Imaging Bose-Einstein condensates at ultra-low atom-numbers and time averaged adiabatic potentials

Abstract

Imaging Bose-Einstein Condensates at Ultra-Low Atom-Numbers and Time-Averaged Adiabatic Potentials Melina Pappa A thesis presented for the degree of Doctor of Philosophy Physics Department University of Crete FORTH IESL June 2011 This thesis presents theoretical principles on laser cooling and trapping as well as magnetic trapping and evaporative cooling, methods necessary for Bose-Einstein condensation. It presents the construction of a very dependable BEC machine. We demonstrate a novel class of trapping potentials, time-averaged adiabatic potentials (TAAP) which allows the generation of a large variety of traps and waveguides for ultracold atoms.

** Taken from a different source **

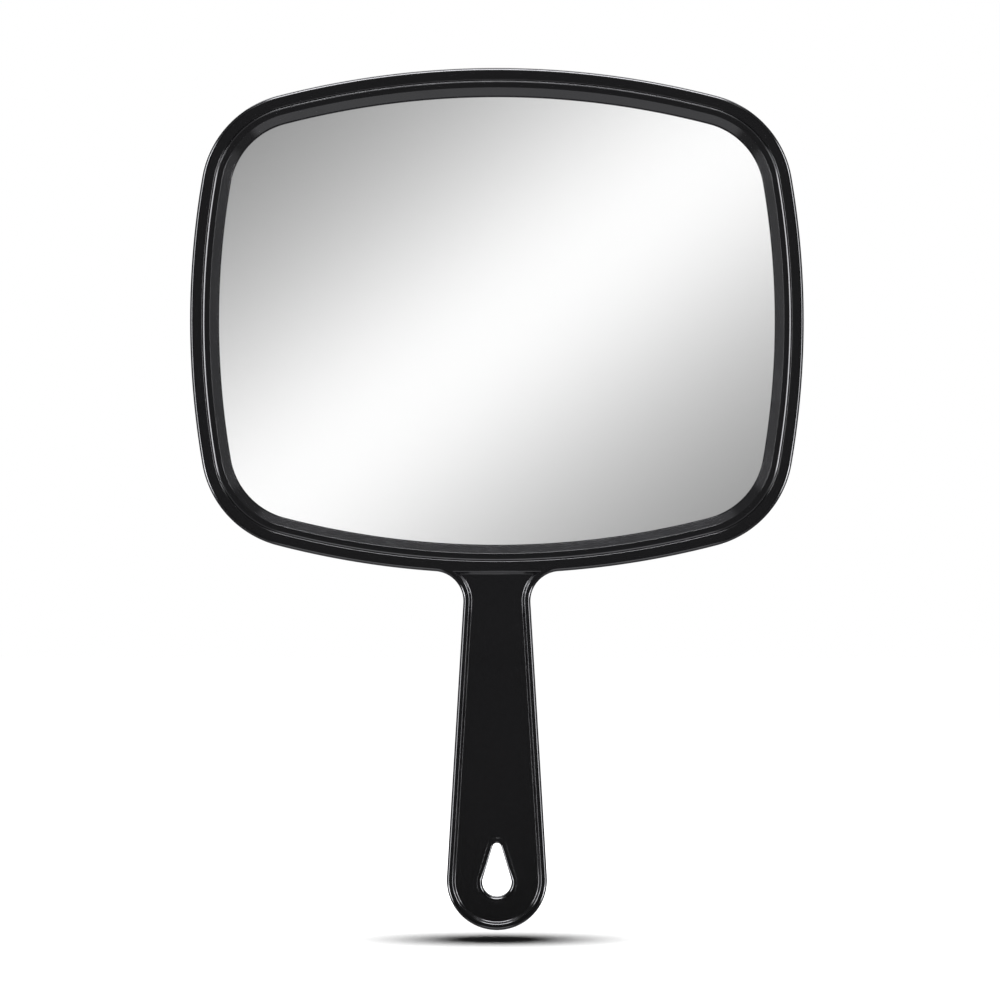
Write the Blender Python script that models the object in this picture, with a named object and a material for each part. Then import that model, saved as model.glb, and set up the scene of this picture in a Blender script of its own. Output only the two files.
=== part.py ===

The ring-geometry is of particular interest for guided matter-wave interferometry as it provides a perfectly smooth waveguide of controllable diameter, and thus a tunable sensitivity of the interferometer. In addition we report the experimental realization of double-well traps based on TAAP traps. Quantum degenerate Fermi gases and Bose-Einstein condensates give access to a vast new class of quantum states. The resulting multi-particle correlations places extreme demands on the detection schemes. Here we introduce diffractive darkground imaging as a novel ultra-sensitive imaging technique. We detect clouds with less than 30 atoms with near atom shot-noise limited signal to noise ratio. This presents an improvement of about one order of magnitude when compared to our standard absorption imaging. We also examine the optimal conditions for absorption imaging including saturation and fluorescence contributions.